CFP SMILE 2013 : Social Media and Linked Data for Emergency Response Workshop

CALL FOR PAPERS:
* Social Media and Linked Data for Emergency Response Workshop *

Workshop website:
http://oak.dcs.shef.ac.uk/?q=smile

Co-located with the 10th Extended Semantic Web Conference - May 26-30, 
2013 at Montpellier, France

IMPORTANT DATES
====================================
Submission Deadline: March 4, 2013
Acceptance Notification: April 1, 2013
Camera-Ready: April 15, 2013

OVERVIEW
========
Emergencies require significant effort in order for emergency workers 
and the general public to respond effectively. Emergency Responders must 
rapidly gather information, determine where to deploy resources and make 
prioritization decisions regarding how best to deal with the emergency. 
Good situation awareness is therefore paramount to ensure a timely and 
effective response. Thus, for an incident to be dealt with effectively, 
citizens and responders must be able to share reliable information and 
help build an understanding of the current local and global situation 
and how this may evolve over time. Information available on Social Media 
is increasingly becoming a fundamental source for Situation Awareness. 
During a crisis, citizens share their own experiences, feelings and 
often, critical local knowledge. Integrating this information with 
Linked Open Data, (such as geographic or demographic data) could greatly 
enrich its value to better prevent and respond to disasters and crisis.

These characteristics make the automation of the intelligence gathering 
task hard, especially when considering that (i) documents must be 
processed in (near) real-time and (ii) the relevant information may be 
in the long-tail of the distribution, i.e. mentioned very infrequently. 
Common techniques for extracting information from text have been applied 
to Social Media content with alternate success. For e.g., Named Entity 
Recognition (NER) techniques that extract semantic concepts have been 
shown to perform poorly on short and noisy social media content. While 
annotation services and APIs are a highly stimulating research direction 
for understanding the content and context of social media streams, the 
aggregation and integration of multi-dimensional datasets, from 
different domains and large volumes of data still pose a significant 
technical challenge to development in this area.

Understanding and acting upon large--scale data of different nature, 
provenance and reliability is a significant knowledge management 
challenge. Decision-support and visualization techniques must be 
developed to enable data exploration and discovery for crisis management 
purposes.
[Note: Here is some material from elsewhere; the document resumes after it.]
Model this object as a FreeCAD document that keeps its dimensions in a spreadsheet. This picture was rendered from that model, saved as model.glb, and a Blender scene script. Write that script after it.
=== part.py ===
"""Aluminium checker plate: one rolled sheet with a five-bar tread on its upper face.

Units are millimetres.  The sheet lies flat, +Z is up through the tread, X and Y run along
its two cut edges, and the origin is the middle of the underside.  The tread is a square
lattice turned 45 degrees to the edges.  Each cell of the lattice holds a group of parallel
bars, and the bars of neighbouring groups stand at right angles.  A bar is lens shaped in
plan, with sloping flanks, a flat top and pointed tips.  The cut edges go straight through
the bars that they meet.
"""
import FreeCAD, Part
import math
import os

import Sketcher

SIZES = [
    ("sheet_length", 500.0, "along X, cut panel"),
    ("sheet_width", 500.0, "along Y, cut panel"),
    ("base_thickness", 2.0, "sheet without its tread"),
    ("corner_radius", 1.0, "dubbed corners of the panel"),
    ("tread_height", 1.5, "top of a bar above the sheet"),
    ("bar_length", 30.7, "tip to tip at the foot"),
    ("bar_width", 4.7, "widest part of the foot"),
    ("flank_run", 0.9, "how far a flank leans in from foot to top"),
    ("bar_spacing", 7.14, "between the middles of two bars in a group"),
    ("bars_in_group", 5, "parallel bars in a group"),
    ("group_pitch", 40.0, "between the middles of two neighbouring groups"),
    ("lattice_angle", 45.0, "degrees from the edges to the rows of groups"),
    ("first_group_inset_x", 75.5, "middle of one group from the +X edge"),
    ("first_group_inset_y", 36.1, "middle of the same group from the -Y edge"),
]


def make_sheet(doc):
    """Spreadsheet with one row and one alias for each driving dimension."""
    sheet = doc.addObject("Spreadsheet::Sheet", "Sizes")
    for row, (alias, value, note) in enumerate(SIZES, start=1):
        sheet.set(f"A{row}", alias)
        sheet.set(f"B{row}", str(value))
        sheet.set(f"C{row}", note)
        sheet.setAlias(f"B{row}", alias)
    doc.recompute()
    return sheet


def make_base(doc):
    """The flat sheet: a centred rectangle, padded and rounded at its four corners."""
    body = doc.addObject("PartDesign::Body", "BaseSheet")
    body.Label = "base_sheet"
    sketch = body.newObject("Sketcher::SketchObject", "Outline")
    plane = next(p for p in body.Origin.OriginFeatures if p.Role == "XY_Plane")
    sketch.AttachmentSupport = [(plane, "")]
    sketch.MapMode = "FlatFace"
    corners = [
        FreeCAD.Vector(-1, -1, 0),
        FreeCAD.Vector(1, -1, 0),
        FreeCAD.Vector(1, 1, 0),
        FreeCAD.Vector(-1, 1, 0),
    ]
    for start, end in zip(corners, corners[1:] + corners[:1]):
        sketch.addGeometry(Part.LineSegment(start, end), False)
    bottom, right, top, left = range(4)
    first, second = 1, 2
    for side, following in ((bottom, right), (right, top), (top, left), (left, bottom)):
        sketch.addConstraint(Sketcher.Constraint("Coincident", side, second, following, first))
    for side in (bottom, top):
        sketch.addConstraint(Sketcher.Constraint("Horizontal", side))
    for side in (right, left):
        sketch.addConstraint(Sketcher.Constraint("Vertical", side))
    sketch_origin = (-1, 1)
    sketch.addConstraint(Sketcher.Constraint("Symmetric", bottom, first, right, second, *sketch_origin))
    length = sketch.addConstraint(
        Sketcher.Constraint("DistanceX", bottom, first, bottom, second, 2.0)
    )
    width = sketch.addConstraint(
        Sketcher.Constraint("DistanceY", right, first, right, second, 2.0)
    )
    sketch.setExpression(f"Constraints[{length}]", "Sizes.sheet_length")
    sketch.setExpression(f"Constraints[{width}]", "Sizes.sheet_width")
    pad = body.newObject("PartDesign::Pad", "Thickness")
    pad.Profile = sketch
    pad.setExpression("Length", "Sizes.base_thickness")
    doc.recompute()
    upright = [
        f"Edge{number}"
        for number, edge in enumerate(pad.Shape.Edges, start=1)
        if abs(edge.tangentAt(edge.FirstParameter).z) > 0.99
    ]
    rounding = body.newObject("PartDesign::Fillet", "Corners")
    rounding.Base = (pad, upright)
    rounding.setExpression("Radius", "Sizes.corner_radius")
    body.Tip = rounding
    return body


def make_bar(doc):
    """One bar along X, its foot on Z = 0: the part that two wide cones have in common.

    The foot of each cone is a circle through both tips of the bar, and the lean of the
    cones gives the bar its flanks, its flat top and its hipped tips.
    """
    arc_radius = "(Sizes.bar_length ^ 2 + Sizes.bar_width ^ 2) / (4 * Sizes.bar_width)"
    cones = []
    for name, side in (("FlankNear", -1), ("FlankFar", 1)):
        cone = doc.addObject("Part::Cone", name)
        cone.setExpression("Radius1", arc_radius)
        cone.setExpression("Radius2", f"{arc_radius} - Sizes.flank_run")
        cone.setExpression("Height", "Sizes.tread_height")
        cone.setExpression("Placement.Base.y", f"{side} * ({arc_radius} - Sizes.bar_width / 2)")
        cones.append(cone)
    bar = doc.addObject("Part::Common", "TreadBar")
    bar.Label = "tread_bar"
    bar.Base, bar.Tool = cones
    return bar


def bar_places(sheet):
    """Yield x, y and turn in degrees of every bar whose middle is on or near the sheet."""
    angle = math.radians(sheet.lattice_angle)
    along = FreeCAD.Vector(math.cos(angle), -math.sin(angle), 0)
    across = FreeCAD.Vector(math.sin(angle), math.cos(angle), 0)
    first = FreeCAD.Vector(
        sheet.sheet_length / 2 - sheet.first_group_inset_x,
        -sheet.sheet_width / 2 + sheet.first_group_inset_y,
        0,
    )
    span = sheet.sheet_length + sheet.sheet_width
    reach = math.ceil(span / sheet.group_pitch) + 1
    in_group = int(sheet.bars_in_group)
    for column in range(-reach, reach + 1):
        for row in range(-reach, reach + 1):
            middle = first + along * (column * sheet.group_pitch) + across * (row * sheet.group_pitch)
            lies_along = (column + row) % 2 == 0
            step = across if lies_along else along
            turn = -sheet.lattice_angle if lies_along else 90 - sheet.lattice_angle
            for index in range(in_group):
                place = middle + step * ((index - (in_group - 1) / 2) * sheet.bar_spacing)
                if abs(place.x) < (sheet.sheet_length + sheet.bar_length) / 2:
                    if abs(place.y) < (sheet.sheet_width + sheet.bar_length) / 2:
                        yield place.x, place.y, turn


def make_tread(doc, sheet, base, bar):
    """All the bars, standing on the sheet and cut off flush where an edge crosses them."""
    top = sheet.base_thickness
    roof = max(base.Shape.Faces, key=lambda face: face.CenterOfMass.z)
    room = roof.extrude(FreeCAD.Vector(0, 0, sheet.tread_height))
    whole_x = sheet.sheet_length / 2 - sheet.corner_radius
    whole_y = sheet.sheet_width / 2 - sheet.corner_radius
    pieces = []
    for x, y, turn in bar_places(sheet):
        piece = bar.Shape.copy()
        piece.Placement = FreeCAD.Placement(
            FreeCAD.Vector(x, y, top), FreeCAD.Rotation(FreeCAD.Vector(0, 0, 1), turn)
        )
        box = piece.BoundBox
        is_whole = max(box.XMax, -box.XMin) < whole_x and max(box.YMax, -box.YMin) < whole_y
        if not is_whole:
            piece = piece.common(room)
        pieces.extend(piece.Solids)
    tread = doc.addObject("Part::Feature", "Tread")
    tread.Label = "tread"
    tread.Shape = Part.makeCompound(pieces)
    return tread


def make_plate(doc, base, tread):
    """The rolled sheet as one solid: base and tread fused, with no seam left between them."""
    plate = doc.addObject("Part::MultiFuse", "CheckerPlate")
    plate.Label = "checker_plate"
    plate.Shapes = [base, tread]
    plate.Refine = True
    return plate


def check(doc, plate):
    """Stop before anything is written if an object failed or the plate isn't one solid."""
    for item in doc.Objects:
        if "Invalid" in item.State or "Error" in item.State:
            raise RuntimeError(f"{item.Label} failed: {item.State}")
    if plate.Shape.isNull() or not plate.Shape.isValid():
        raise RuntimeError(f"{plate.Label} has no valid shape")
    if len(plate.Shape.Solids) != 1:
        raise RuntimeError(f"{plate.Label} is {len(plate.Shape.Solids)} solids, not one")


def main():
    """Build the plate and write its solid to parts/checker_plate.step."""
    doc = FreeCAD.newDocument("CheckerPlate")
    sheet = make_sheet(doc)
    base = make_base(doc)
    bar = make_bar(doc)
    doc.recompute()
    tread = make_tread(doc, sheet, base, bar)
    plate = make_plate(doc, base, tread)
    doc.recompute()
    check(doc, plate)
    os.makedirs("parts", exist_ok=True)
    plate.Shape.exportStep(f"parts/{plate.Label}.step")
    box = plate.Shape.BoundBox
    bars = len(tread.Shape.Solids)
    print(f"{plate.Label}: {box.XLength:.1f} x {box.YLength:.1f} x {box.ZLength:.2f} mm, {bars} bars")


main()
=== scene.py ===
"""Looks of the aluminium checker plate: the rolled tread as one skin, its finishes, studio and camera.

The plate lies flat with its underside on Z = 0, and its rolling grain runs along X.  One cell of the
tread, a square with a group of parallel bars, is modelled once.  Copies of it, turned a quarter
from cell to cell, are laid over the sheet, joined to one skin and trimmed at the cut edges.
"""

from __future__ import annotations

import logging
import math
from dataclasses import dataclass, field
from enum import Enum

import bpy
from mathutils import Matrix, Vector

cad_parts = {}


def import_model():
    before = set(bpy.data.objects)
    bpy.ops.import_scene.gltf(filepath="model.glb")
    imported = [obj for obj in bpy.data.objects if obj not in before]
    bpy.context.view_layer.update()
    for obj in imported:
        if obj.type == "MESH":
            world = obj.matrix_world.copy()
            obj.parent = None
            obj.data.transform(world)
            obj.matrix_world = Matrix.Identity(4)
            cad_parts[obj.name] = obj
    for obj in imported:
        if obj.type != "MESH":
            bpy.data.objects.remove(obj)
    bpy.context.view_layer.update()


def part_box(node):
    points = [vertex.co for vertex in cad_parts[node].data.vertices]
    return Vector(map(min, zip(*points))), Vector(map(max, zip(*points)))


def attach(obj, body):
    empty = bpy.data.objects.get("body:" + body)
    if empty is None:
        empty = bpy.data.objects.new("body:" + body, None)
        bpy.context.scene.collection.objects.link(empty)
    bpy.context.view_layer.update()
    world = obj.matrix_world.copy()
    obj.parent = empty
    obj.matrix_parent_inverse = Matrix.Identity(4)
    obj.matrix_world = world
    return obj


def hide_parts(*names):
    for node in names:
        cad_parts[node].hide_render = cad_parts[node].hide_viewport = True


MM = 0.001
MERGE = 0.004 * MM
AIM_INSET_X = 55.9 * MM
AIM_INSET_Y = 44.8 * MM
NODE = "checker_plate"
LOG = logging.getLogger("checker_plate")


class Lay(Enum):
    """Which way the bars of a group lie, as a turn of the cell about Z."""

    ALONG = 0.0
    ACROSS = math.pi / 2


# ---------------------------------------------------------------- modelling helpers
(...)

Social challenges involved in exploiting social media and 
Linked Open Data for crisis situations include: credibility, 
accountability, trustworthiness, privacy, authenticity and provenance of 
information.

SMILE aims to gather innovative approaches for exploitation of social 
media using semantic web technologies and linked data for emergency 
response and crisis management. The workshop would cover advancements in 
the relevant areas. SMILE aims to bring together expertise from three 
research areas:

- Semantic Web and Linked Data;
- Social Sciences;
- Emergency Response and Crisis Management;

TOPICS OF INTEREST
==================
The following topics are of special interest to SMILE:

- Semantic Annotation, for understanding the content and context of 
social media streams
- Integration of Social Media with Linked Data
- Interactive Interfaces and visual analytics methodologies for managing 
multiple large-scale, dynamic, evolving datasets.
- Stream reasoning and event detection
- Social Data Mining
- Collaborative tools and services for Citizens, Organisations, Communities
- Privacy, ethics, trustworthiness and legal issues in the Social 
Semantic Web
- Use case analysis, with specific interest for use cases that involve 
the application of Social Media and Linked Data methodologies in 
real-life scenarios

Applied in the context of:

- Crisis and Disaster Management
- Emergency Response
- Security and Citizen journalism

PAPER SUBMISSION
================
Full research papers, up to 12 pages
Short papers and position papers, up to 6 pages
Posters and Demonstrations, 4 pages with the description of the 
application and a link to a live online demo (for demonstrations).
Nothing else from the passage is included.